Najib Azergui, comme ses potentiels détracteurs, ont en tête le précédent du Parti musulman de France (PMF). Créé en 1997 par son précédent Mohamed Latrèche, il avait obtenu 0,92% lors des législatives de 2007, à Strasbourg. Avant de disparaître, "en raison de l'antisémitisme embarrassant de son leader", rappelle Houellebecq dans son roman. Comme le souligne Métro, Latrèche s'est même fait geler ses avoirs par arrêté ministériel, pour "apologie du djihad terroriste".
"J'ai rencontré le PMF. On s'est rendu compte que leurs propositions n'étaient pas envisageables. On a rompu le contact", tanche Najib Azergui aujourd'hui. Qui conclut : "On sera attaqué, par les discriminations mais aussi par les musulmans.

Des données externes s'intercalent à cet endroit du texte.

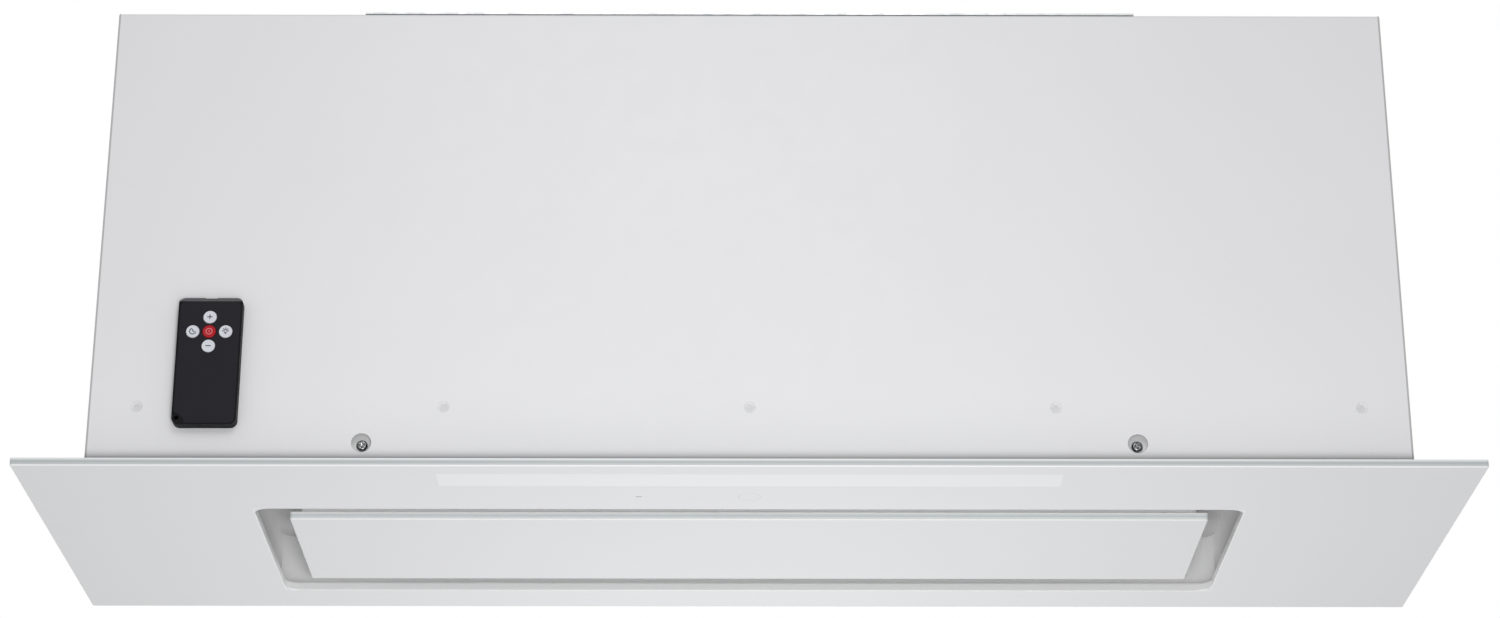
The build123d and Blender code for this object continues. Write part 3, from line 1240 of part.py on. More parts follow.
def face_outline(inset=0.0):
    """Outline of the face plate, which leaves the bevel and the lanyard's corner free."""
    wide = REMOTE_WIDTH - 2 * (REMOTE_RIM + inset)
    high = REMOTE_LENGTH - REMOTE_RIM - REMOTE_BEVEL - 2 * inset
    plate = Pos(0, (REMOTE_RIM - REMOTE_BEVEL) / 2) * RectangleRounded(wide, high, REMOTE_FACE_CORNER)
    return plate - lanyard_corner(LANYARD_RADIUS + inset)


def lanyard_corner(radius):
    """Disc about the remote's lower left corner."""
    return Pos(-REMOTE_WIDTH / 2, -REMOTE_LENGTH / 2) * RegularPolygon(radius, TURNED_SIDES)


def lanyard_hole():
    """Cord hole in the corner that the face plate leaves free."""
    x = remote_x - REMOTE_WIDTH / 2 + LANYARD_HOLE_X
    hole = flatted(LANYARD_HOLE_RADIUS, REMOTE_THICK, sides=ROUND_SIDES)
    return along_y(x, remote_front, REMOTE_RISE + LANYARD_HOLE_Z) * hole


def button_places():
    """Centres of the five buttons, by name, as (x, z)."""
    return {
        "plus": (remote_x, button_z + BUTTON_PITCH_Z),
        "timer": (remote_x - BUTTON_PITCH_X, button_z),
        "power": (remote_x, button_z),
        "light": (remote_x + BUTTON_PITCH_X, button_z),
        "minus": (remote_x, button_z - BUTTON_PITCH_Z),
    }


def drawer_space():
    """Front and back of the battery drawer's cavity."""
    return remote_front + REMOTE_FACE + REMOTE_SHELL, remote_back - REMOTE_SHELL


def magnet_place():
    """Seat of the holding magnet, between the drawer and the button well."""
    z = REMOTE_RISE + DRAWER_LENGTH + REMOTE_MAGNET_GAP + REMOTE_MAGNET_RADIUS
    return along_y(remote_x, remote_back, z, -1)


def remote_bevel():
    """Wedge taken off the upper end's front edge, and the infrared diode's notch in it."""
    wedge = make_face(Polyline(
        (remote_front - OVERCUT, remote_top - REMOTE_BEVEL),
        (remote_front, remote_top - REMOTE_BEVEL),
        (remote_front + REMOTE_BEVEL_DEPTH, remote_top),
        (remote_front + REMOTE_BEVEL_DEPTH, remote_top + OVERCUT),
        (remote_front - OVERCUT, remote_top + OVERCUT),
        close=True,
    ))
    wedge = Pos(remote_x, 0, 0) * extrude(Plane.YZ * wedge, REMOTE_WIDTH, both=True)
    half = WINDOW_WIDTH / 2
    back = remote_front + REMOTE_BEVEL_DEPTH + WINDOW_DEPTH
    low, high = remote_top - WINDOW_DEPTH, remote_top + OVERCUT
    return wedge + block(remote_x - half, remote_x + half, remote_front, back, low, high)


def remote_case():
    """Case with its beds for the face plate, the buttons, the battery drawer and the magnet."""
    case = upright(RectangleRounded(REMOTE_WIDTH, REMOTE_LENGTH, REMOTE_CORNER), remote_front, REMOTE_THICK)
    case -= upright(face_outline(), remote_front, REMOTE_FACE)
    case -= upright(lanyard_corner(LANYARD_RADIUS), remote_front, LANYARD_STEP)
    case -= remote_bevel()
    high, low = drawer_space()
    half = DRAWER_WIDTH / 2 + DRAWER_PLAY
    drawer_top = REMOTE_RISE + DRAWER_LENGTH + DRAWER_PLAY
    case -= block(remote_x - half, remote_x + half, high, low, REMOTE_RISE - OVERCUT, drawer_top)
    front = remote_front + REMOTE_FACE
    floor = front + BUTTON_GAP + BUTTON_RIM_THICK + BUTTON_TRAVEL + WELL_DEPTH
    wide = BUTTON_PITCH_X + BUTTON_RADIUS + WELL_MARGIN
    high = BUTTON_PITCH_Z + BUTTON_RADIUS + WELL_MARGIN
    case -= block(remote_x - wide, remote_x + wide, front, floor, button_z - high, button_z + high)
    for x, z in button_places().values():
        case += along_y(x, floor, z, -1) * flatted(DOME_RADIUS, DOME_HEIGHT)
    return case - remote_magnet() - lanyard_hole()


def remote_magnet():
    """Disc magnet let into the remote's back."""
    return magnet_place() * flatted(REMOTE_MAGNET_RADIUS, REMOTE_MAGNET_THICK, sides=ROUND_SIDES)


def remote_face():
    """Face plate with its five button holes."""
    face = upright(face_outline(REMOTE_FACE_PLAY), remote_front, REMOTE_FACE)
    hole = flatted(BUTTON_RADIUS + BUTTON_GAP, REMOTE_FACE, sides=ROUND_SIDES)
    for x, z in button_places().values():
        face -= along_y(x, remote_front, z) * hole
    return face


def remote_button(name):
    """Round button with a broken edge and the rim that keeps it behind the face plate."""
    x, z = button_places()[name]
    height = REMOTE_FACE + BUTTON_GAP + BUTTON_PROUD
    edge = [(BUTTON_RADIUS, height - BUTTON_EDGE), (BUTTON_RADIUS - BUTTON_EDGE, height)]
    cap = turned([(BUTTON_RADIUS, 0)] + edge, ROUND_SIDES)
    rim = flatted(BUTTON_RADIUS + BUTTON_RIM, BUTTON_RIM_THICK, sides=ROUND_SIDES)
    place = along_y(x, remote_front + REMOTE_FACE + BUTTON_GAP, z, -1)
    return place * (cap + Pos(0, 0, -BUTTON_RIM_THICK) * rim)


def cell_place():
    """Seat of the coin cell on the drawer's floor."""
    z = REMOTE_RISE + DRAWER_LENGTH - CELL_RADIUS - CELL_FROM_END
    return along_y(remote_x, drawer_space()[1] - DRAWER_PLAY - CELL_FLOOR, z, -1)


def battery_drawer():
    """Tray that slides out of the remote's lower end, with the coin cell's round seat."""
    high, low = drawer_space()
    play = DRAWER_PLAY
    half = DRAWER_WIDTH / 2
    top = REMOTE_RISE + DRAWER_LENGTH
    drawer = block(remote_x - half, remote_x + half, high + play, low - play, REMOTE_RISE, top)
    drawer -= cell_place() * flatted(CELL_RADIUS + CELL_PLAY, REMOTE_THICK, sides=TURNED_SIDES)
    half = DRAWER_SLOT / 2
    low, top = REMOTE_RISE - OVERCUT, REMOTE_RISE + DRAWER_SLOT_HEIGHT
    return drawer - block(remote_x - half, remote_x + half, high, high + DRAWER_SLOT_DEPTH, low, top)


def coin_cell():
    """Coin cell lying in the drawer."""
    return cell_place() * flatted(CELL_RADIUS, CELL_THICK, sides=TURNED_SIDES)


# ---- Every node --------------------------------------------------------------------------
def nodes():
    """Every separate piece or group of like pieces, by node name."""
    return {
        "front_panel": long_panel(-1, "front"),
        "rear_panel": long_panel(1, "rear"),
        "side_panel_left": side_panel(-1),
        "side_panel_right": side_panel(1),
        "top_panel": top_panel(),
        "hanger_plates": hanger_plates(),
        "motor_plate": motor_plate(),
        "plenum_floor": plenum_floor(),
        "recess_liner": recess_liner(),
        "fascia_glass": fascia_glass(),
        "fascia_frame": fascia_frame(),
        "fascia_screws": fascia_screws(),
        "body_rivets": body_rivets(),
        "cover_screws": cover_screws(),
        "led_diffuser": led_diffuser(),
        "led_board": led_board(),
        "led_profile": led_profile(),
        "touch_sensor": touch_sensor(),
        "infrared_receiver": infrared_receiver(),
        "panel_glass": panel_glass(),
        "panel_tray": panel_tray(),
        "catch_strikes": catch_strikes(),
        "hinge_brackets": hinge_brackets(),
        "hinge_pins": hinge_pins(),
        "catch_brackets": catch_brackets(),
        "catch_magnets": catch_magnets(),
        "filter_frame": filter_frame(),
        "filter_mesh": filter_mesh(),
        "filter_latch": filter_latch(),
        "scroll_wrap": scroll_wrap(),
        "scroll_side_left": scroll_side(-1),
        "scroll_side_right": scroll_side(1),
        "inlet_ring_left": inlet_ring(-1),
        "inlet_ring_right": inlet_ring(1),
        "impeller": impeller(),
        "impeller_disc": impeller_disc(),
        "motor_shaft": motor_shaft(),
        "motor": motor(),
        "motor_bracket": motor_bracket(),
        "outlet_transition": outlet_transition(),
        "duct_spigot": duct_spigot(),
        "flap_pin": flap_pin(),
        "damper_flap_front": damper_flap(-1),
        "damper_flap_rear": damper_flap(1),
        "control_box": control_box(),
        "control_box_lid": control_box_lid(),
        "control_board": control_board(),
        "terminal_block": terminal_block(),
        "motor_capacitor": motor_capacitor(),
        "cable_gland": cable_gland(),
        "remote_case": remote_case(),
        "remote_face": remote_face(),
        "remote_magnet": remote_magnet(),
        "battery_drawer": battery_drawer(),
        "coin_cell": coin_cell(),
        "button_plus": remote_button("plus"),
        "button_minus": remote_button("minus"),
        "button_power": remote_button("power"),
        "button_timer": remote_button("timer"),
        "button_light": remote_button("light"),
    }


os.makedirs("parts", exist_ok=True)
for node, shape in nodes().items():
    solids = shape if isinstance(shape, list) else [shape]
    pieces = [solid for piece in solids for solid in piece.solids()]
    export_step(Compound(children=pieces), f"parts/{node}.step")
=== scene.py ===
"""Ceiling range hood: finishes, fine pieces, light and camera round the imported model."""
import json
import logging
import math
from dataclasses import dataclass, field
from enum import Enum
from typing import Sequence

import bpy
import numpy as np
from mathutils import Euler, Matrix, Vector


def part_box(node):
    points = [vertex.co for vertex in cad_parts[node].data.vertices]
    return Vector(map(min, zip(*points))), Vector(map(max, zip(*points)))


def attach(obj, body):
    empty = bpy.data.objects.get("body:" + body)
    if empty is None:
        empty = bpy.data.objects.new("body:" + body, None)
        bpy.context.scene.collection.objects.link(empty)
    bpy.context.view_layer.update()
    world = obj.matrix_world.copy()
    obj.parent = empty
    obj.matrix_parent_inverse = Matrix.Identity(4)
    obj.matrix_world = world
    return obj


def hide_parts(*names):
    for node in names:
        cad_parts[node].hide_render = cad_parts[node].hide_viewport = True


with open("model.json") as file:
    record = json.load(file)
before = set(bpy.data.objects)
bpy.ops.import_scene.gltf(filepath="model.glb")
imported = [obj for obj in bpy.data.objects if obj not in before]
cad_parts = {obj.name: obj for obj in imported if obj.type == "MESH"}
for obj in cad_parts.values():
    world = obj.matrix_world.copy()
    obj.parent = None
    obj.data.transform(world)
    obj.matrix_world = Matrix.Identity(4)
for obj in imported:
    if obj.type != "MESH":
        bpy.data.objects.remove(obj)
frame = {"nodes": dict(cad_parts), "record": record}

LOG = logging.getLogger("hood")
MM = 0.001
MERGE_DIGITS = 6
ROUND_SIDES = 64
HEXAGON = 6
MIX_INPUTS = (0, 6, 7)
MIX_COLOUR = 2
Colour = tuple[float, float, float]


# ---- Surfaces ------------------------------------------------------------------------------
@dataclass
class Surface:
    """Points and faces of one mesh, in metres, in the hood's own frame."""

    points: np.ndarray
    faces: list

    def placed(self, place: Matrix) -> "Surface":
        """This surface moved by a place.

        Args:
            place: Turn and shift to apply.

        Returns:
            The moved surface.
        """
        turn = np.array(place)
        return Surface(self.points @ turn[:3, :3].T + turn[:3, 3], self.faces)

    def repeated(self, places: Sequence[Matrix]) -> "Surface":
        """One surface that holds a copy of this one at every place.

        Args:
            places: Turns and shifts of the copies.

        Returns:
            The copies as one surface.
        """
        return gathered([self.placed(place) for place in places])

    def piece(
        self, name: str, finish: bpy.types.Material, body: str, slot: str, smooth: float = 35.0
    ) -> bpy.types.Object:
        """Make the Blender object and let it ride.

        Args:
            name: Name of the piece.
            finish: Its material.
            body: CAD body that it rides on.
            slot: Material slot in the record; not used.
            smooth: Angle in degrees below which neighbouring faces shade as one.

        Returns:
            The object.
        """
        mesh = bpy.data.meshes.new(name)
        mesh.from_pydata(self.points.tolist(), [], self.faces)
        mesh.validate()
        mesh.materials.append(finish)
        made = bpy.data.objects.new(name, mesh)
        bpy.context.scene.collection.objects.link(made)
        if smooth > 0:
            mesh.shade_smooth()
            mesh.set_sharp_from_angle(angle=math.radians(smooth))
        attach(made, body)
        LOG.info("%s: %d faces on %s", name, len(self.faces), body)
        return made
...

Démocratie, laïcité, liberté de la femme etc. Beaucoup de personnes qui viennent d'arriver en France ne comprennent pas ça. Mais nous, on est enraciné en France. On doit respecter la démocratie, sinon on arrive au chaos."
L'UDMF peut-il vraiment convaincre ? Najib Azergui reconnaît que c'est un "terrain qui prendra du temps". Mais "le temps" suffira-t-il ? "Ils ont un créneau extrêmement faible", tranche Pascal Perrineau, politologue spécialiste de sociologie électorale, contacté par Europe1. "Même s'ils le contestent, leur parti se fonde, de fait, sur une référence religieuse. Or, les partis qui se construisent sur des bases communautaires n'ont jamais fait un tabac en France. Regardez l'état dans lequel se trouve le parti de Christine Boutin !", décrypte ce spécialiste.
Selon Pascal Perrineau, en s'adressant aux abstentionnistes, le parti peut espérer "1" ou "2"% d'intentions de vote tout au plus. Bien loin des 41% obtenus par l'Union chrétienne démocrate d'Angela Merkel, lors des législatives allemandes de 2013. "C'est différent. Ce genre de parti peut s'enraciner dans une démocratie chrétienne extrêmement vieille. En Allemagne, la montée de ce courant date de l'entre-deux guerres, lorsqu'il a fallu trouver une réponse au Marxisme. En France, il n'y a pas du tout de dimension confessionnelle dans l'électorat", conclut Pascal Perrineau.